** START **
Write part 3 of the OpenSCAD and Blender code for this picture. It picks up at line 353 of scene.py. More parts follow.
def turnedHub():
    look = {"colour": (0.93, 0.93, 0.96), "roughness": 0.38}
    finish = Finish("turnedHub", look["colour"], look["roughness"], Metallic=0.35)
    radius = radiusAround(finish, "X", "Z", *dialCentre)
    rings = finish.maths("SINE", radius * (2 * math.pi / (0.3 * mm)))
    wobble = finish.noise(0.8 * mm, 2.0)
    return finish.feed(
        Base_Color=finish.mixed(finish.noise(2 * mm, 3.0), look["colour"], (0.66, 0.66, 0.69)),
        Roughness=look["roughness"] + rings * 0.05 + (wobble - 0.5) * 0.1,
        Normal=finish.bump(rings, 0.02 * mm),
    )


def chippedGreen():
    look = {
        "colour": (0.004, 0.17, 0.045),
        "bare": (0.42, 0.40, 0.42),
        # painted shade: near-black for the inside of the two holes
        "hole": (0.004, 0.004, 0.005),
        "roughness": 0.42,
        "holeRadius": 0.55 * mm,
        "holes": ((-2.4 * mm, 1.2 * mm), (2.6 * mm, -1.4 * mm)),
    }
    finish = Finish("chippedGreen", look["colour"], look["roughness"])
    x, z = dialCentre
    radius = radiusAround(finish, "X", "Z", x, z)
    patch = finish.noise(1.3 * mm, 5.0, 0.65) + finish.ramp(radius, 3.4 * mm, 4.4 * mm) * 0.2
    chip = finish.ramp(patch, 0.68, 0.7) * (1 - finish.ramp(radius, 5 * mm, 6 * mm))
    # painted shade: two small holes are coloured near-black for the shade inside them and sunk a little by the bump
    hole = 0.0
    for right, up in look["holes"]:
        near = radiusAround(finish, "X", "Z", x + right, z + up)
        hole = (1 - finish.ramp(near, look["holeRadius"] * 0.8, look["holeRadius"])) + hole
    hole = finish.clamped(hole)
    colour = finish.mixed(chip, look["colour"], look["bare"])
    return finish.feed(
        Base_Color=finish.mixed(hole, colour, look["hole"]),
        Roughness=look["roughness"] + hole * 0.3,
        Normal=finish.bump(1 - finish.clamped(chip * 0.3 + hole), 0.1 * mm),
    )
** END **
** START **
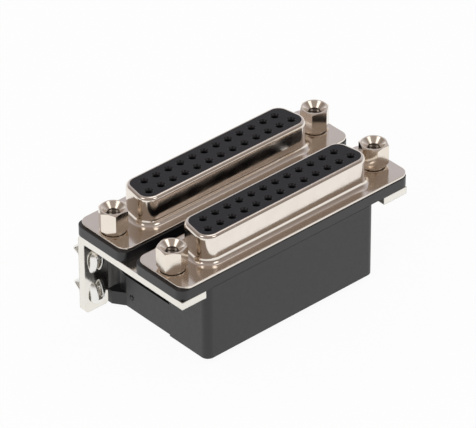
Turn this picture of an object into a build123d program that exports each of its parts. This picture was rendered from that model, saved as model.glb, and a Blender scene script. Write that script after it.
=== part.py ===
** END **
Identify how many lines in the entries above include the string "scene", then state that number alone.

THE REPLY » 2